Records with modeling code:
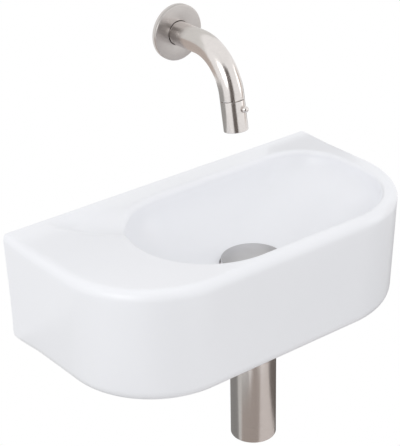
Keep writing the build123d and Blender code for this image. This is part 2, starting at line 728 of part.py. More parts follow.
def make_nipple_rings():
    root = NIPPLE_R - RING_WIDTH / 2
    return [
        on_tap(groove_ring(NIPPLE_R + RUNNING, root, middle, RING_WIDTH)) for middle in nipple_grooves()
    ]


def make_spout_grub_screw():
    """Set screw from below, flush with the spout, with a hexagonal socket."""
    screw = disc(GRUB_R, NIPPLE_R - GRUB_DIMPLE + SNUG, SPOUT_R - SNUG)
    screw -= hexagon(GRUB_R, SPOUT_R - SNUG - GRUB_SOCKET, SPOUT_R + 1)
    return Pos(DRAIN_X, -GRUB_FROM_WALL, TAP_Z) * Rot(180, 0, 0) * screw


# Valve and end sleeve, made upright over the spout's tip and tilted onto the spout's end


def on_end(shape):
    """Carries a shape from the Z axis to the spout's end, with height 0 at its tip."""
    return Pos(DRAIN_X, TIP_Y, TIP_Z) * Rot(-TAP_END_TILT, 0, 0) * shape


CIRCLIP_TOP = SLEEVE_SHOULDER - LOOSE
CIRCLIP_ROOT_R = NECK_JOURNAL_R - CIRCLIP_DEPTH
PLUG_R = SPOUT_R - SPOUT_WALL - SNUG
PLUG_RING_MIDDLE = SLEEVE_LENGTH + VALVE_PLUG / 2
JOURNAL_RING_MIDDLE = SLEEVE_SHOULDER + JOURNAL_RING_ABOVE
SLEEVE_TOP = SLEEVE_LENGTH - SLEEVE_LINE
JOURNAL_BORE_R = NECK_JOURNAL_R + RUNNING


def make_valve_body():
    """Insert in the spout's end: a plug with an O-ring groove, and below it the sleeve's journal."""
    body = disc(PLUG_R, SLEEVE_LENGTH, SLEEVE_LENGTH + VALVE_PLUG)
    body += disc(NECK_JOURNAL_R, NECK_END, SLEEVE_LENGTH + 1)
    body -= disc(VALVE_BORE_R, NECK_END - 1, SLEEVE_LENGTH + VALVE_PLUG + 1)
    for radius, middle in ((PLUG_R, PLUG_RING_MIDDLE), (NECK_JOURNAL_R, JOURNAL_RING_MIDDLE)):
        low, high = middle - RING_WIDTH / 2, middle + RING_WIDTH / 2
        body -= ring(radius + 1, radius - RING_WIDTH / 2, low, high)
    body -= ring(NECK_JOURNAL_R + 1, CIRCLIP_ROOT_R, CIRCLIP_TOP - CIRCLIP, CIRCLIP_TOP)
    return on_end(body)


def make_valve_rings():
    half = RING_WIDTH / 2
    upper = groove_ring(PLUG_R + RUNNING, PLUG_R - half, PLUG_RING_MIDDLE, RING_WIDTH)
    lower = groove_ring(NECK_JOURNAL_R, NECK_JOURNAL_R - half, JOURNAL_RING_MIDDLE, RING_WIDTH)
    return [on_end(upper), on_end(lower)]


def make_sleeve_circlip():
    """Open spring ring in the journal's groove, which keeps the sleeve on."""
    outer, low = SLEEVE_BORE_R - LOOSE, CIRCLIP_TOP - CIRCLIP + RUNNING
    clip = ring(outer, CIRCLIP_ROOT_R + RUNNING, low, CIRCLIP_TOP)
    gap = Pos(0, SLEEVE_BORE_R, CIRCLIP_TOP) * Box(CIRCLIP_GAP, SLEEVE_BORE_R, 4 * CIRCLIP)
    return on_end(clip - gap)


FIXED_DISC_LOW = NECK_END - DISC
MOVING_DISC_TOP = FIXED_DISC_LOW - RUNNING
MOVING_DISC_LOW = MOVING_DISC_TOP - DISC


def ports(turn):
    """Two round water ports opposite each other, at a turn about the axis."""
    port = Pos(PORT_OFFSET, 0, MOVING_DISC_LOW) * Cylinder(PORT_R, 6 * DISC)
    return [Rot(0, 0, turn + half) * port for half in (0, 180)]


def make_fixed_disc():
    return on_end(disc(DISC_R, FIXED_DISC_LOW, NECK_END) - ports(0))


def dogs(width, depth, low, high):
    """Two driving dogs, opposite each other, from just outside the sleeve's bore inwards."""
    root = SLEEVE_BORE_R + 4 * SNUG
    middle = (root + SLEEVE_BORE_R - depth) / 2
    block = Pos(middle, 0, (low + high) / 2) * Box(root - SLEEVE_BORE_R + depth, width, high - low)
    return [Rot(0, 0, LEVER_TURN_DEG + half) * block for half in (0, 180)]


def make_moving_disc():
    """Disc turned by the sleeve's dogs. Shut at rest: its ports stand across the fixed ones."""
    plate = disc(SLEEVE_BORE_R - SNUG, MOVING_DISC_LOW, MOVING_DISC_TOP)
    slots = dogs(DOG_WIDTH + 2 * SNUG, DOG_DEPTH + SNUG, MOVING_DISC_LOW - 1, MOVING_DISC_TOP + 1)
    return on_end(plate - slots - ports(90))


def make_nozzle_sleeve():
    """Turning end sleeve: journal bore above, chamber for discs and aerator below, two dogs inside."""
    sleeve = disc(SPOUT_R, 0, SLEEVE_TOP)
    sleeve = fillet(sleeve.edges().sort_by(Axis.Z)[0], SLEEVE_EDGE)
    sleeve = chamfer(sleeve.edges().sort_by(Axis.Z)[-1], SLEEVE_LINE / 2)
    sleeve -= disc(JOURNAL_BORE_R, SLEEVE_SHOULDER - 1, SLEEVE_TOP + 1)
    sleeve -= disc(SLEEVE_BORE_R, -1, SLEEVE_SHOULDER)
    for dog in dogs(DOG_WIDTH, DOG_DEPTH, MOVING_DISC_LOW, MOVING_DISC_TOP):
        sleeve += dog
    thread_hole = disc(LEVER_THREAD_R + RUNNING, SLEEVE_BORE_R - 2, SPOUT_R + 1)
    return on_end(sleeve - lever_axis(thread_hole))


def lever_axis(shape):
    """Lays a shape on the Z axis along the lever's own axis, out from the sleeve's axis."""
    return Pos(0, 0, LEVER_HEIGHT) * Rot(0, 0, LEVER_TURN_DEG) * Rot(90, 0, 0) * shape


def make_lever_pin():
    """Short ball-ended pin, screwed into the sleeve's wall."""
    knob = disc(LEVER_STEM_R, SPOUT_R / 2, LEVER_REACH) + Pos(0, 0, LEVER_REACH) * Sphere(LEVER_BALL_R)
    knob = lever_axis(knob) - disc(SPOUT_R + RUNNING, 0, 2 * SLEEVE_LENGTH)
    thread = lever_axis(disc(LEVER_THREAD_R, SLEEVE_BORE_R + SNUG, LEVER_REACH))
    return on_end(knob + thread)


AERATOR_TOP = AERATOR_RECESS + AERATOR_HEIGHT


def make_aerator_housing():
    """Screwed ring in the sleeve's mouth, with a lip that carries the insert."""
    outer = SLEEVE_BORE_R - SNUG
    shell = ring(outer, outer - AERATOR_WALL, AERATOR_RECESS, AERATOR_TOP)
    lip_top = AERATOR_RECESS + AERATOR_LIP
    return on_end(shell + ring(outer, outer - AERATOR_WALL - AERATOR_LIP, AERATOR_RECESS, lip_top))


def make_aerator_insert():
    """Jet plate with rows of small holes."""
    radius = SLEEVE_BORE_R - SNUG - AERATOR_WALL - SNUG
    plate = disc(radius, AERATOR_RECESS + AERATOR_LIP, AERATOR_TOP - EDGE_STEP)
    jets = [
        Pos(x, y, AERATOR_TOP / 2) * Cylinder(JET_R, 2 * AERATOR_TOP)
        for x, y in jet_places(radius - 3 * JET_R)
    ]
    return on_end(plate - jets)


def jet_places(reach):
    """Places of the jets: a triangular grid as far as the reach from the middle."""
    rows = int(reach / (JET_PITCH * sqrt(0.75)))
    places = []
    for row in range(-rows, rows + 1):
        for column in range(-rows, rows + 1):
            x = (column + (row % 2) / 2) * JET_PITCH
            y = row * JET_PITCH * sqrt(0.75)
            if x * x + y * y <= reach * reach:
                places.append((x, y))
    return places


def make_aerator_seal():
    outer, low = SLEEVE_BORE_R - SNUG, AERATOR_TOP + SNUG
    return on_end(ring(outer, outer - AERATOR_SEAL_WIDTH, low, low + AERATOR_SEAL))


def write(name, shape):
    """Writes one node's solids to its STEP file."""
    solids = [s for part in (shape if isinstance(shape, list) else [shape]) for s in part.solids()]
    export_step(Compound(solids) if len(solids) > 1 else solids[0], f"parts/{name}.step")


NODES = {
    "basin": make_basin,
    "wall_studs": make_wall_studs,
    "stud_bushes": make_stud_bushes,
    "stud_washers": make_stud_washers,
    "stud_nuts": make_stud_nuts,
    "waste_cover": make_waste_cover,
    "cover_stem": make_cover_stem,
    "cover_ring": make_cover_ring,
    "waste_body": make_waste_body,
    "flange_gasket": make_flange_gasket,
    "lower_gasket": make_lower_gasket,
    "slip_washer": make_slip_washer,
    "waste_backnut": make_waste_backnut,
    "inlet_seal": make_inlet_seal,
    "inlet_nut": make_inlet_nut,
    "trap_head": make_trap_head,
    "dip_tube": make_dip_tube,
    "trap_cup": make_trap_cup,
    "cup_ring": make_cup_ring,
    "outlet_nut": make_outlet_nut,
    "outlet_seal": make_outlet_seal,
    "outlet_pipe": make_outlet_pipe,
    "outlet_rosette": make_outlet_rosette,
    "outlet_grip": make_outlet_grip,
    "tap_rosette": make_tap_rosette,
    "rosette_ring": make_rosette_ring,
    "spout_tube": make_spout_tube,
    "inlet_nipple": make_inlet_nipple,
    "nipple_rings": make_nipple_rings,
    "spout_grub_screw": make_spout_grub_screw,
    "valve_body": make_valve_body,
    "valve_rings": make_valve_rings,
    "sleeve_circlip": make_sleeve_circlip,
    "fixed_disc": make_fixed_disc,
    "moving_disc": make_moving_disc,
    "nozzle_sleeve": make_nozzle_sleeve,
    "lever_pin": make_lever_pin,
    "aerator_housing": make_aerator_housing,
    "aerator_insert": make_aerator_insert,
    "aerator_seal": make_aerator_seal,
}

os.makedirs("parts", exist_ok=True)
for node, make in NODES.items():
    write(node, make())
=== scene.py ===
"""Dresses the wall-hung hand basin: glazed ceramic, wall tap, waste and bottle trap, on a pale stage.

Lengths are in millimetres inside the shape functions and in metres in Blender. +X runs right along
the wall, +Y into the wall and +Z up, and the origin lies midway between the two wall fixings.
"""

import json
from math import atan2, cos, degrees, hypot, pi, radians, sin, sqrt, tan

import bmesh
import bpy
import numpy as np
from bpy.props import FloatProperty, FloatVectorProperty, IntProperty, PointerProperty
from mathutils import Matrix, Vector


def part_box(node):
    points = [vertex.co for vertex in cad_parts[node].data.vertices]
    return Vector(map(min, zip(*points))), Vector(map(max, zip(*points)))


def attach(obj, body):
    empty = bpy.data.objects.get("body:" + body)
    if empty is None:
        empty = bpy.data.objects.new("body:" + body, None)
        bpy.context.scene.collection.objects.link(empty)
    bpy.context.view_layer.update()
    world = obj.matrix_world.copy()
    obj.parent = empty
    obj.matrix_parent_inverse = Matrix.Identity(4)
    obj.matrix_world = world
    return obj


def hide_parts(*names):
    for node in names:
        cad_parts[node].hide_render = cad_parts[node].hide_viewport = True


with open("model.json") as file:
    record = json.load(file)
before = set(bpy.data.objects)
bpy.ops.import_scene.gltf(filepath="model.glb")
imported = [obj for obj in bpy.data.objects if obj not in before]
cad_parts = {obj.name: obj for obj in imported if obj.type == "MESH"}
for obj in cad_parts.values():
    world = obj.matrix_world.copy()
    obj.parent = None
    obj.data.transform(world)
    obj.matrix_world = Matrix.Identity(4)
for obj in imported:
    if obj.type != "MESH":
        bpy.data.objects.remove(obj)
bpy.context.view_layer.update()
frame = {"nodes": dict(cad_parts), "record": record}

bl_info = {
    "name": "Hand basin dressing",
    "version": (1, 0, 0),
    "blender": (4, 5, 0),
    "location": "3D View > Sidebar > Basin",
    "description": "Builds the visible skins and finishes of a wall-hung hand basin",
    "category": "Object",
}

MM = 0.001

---

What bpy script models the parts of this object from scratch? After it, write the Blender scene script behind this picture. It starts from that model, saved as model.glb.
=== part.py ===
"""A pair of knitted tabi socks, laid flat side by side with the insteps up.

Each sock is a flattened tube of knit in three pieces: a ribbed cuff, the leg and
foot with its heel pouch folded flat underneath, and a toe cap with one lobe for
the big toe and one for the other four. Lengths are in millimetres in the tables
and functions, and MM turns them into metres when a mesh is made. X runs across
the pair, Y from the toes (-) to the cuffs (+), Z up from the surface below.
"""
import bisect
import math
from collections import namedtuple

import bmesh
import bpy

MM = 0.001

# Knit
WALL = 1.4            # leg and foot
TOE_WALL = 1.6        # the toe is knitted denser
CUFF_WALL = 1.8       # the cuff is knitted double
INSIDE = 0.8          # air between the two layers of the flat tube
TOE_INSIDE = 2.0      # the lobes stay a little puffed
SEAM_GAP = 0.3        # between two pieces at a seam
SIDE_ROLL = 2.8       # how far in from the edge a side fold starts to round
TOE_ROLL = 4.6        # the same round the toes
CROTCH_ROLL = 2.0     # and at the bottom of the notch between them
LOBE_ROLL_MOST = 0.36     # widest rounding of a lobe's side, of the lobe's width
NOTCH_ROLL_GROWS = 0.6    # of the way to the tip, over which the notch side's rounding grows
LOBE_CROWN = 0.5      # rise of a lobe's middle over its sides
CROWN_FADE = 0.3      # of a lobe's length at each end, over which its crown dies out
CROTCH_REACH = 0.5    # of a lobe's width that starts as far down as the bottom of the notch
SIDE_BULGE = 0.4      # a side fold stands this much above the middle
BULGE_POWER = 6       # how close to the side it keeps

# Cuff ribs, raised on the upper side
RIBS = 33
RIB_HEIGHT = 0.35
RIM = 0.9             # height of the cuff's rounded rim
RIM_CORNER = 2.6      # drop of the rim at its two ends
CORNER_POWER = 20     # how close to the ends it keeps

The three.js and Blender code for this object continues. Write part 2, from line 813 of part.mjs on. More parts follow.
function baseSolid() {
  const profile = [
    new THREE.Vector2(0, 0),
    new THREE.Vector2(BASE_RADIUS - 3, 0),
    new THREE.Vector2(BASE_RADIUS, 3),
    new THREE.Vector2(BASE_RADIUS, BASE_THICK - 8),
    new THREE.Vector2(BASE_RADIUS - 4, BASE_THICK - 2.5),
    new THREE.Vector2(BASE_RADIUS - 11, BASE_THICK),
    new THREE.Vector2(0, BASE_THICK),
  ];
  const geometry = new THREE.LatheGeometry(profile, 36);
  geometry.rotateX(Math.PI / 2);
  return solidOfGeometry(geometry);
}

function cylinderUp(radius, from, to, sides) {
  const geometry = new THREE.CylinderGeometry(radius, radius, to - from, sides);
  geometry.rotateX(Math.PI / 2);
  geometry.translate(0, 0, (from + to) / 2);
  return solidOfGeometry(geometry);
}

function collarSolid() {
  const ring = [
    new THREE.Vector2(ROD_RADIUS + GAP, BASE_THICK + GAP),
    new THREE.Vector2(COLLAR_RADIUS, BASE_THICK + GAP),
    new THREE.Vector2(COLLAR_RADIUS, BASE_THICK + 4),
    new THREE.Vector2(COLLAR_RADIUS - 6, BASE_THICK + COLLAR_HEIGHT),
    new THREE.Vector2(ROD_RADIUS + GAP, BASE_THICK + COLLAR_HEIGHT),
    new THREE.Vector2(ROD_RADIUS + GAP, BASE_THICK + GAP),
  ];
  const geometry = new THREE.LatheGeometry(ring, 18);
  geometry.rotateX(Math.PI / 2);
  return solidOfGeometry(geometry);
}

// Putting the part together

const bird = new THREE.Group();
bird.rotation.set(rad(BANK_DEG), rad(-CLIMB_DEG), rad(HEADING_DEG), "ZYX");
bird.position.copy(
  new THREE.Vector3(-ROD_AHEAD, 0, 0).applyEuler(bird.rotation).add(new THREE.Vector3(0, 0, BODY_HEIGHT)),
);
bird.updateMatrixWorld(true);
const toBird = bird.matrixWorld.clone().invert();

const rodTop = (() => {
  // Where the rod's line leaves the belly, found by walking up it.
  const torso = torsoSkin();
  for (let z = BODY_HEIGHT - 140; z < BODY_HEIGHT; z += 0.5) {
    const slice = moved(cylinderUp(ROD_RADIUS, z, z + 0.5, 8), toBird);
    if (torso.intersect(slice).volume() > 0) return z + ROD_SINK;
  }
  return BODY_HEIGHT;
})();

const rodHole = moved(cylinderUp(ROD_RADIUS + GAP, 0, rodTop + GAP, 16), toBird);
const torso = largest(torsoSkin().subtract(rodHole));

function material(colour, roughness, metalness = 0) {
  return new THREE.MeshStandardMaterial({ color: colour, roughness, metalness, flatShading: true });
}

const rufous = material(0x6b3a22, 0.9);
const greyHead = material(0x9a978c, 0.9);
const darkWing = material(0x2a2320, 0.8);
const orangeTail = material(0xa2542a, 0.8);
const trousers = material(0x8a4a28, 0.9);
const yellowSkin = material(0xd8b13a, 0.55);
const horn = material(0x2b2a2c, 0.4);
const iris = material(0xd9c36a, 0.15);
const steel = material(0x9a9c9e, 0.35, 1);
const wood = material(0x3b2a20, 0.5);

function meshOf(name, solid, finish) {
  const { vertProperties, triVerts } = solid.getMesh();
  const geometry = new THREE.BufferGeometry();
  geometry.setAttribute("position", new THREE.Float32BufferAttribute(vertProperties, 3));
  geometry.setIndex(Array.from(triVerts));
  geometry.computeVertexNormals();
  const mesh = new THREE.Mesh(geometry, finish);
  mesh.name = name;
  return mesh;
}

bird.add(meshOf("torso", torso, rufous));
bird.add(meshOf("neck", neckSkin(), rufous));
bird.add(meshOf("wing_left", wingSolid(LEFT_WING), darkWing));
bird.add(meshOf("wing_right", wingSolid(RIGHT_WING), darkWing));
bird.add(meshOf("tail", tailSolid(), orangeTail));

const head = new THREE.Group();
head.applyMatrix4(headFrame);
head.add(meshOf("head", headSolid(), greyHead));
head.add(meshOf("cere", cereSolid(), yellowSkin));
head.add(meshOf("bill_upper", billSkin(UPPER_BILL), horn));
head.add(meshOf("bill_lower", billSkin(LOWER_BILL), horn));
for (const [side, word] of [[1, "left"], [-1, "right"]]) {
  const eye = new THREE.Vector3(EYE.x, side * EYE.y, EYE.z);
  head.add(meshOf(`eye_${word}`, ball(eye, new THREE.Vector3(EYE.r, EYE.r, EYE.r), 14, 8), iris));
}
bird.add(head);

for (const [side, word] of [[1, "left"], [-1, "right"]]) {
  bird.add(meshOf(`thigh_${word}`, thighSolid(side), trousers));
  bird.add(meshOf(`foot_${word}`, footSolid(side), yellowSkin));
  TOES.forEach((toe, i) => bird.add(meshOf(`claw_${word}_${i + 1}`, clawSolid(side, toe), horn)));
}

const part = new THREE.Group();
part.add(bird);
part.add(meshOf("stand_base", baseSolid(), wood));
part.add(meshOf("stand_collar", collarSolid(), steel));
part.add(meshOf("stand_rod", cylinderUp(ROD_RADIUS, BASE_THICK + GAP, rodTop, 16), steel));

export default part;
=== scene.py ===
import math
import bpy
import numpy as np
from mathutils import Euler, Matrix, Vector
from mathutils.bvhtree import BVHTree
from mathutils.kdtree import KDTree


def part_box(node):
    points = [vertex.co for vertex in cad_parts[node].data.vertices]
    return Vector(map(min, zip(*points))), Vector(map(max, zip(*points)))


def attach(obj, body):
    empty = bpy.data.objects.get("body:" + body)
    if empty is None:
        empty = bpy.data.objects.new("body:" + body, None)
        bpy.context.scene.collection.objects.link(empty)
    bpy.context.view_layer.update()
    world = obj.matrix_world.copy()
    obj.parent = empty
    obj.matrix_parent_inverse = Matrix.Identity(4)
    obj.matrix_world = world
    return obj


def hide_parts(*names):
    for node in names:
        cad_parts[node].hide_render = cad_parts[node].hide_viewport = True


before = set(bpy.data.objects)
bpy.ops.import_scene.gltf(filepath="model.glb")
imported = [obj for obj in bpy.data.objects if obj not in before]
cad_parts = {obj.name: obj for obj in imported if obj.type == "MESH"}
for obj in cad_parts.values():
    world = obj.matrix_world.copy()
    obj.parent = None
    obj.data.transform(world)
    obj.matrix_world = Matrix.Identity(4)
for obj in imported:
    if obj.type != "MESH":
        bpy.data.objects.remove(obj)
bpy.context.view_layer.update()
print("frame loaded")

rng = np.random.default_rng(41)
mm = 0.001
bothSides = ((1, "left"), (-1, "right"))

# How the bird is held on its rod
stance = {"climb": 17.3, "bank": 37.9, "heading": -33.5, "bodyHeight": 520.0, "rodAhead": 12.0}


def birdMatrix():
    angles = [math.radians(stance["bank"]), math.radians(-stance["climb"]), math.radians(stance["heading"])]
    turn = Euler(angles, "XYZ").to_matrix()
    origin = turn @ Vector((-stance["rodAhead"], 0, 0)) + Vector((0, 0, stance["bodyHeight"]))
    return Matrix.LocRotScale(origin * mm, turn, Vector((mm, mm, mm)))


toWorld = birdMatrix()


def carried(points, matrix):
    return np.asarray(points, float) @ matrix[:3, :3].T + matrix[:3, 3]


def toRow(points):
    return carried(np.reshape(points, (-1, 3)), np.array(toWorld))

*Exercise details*
Transcribe each line of the data above, unaltered, from the one where "Keep writing the" appears to the one where "JOURNAL_BORE_R = NECK_JOURNAL_R + RUNNING" appears, inclusive of both.

*Result*
Keep writing the build123d and Blender code for this image. This is part 2, starting at line 728 of part.py. More parts follow.
def make_nipple_rings():
    root = NIPPLE_R - RING_WIDTH / 2
    return [
        on_tap(groove_ring(NIPPLE_R + RUNNING, root, middle, RING_WIDTH)) for middle in nipple_grooves()
    ]


def make_spout_grub_screw():
    """Set screw from below, flush with the spout, with a hexagonal socket."""
    screw = disc(GRUB_R, NIPPLE_R - GRUB_DIMPLE + SNUG, SPOUT_R - SNUG)
    screw -= hexagon(GRUB_R, SPOUT_R - SNUG - GRUB_SOCKET, SPOUT_R + 1)
    return Pos(DRAIN_X, -GRUB_FROM_WALL, TAP_Z) * Rot(180, 0, 0) * screw


# Valve and end sleeve, made upright over the spout's tip and tilted onto the spout's end


def on_end(shape):
    """Carries a shape from the Z axis to the spout's end, with height 0 at its tip."""
    return Pos(DRAIN_X, TIP_Y, TIP_Z) * Rot(-TAP_END_TILT, 0, 0) * shape


CIRCLIP_TOP = SLEEVE_SHOULDER - LOOSE
CIRCLIP_ROOT_R = NECK_JOURNAL_R - CIRCLIP_DEPTH
PLUG_R = SPOUT_R - SPOUT_WALL - SNUG
PLUG_RING_MIDDLE = SLEEVE_LENGTH + VALVE_PLUG / 2
JOURNAL_RING_MIDDLE = SLEEVE_SHOULDER + JOURNAL_RING_ABOVE
SLEEVE_TOP = SLEEVE_LENGTH - SLEEVE_LINE
JOURNAL_BORE_R = NECK_JOURNAL_R + RUNNING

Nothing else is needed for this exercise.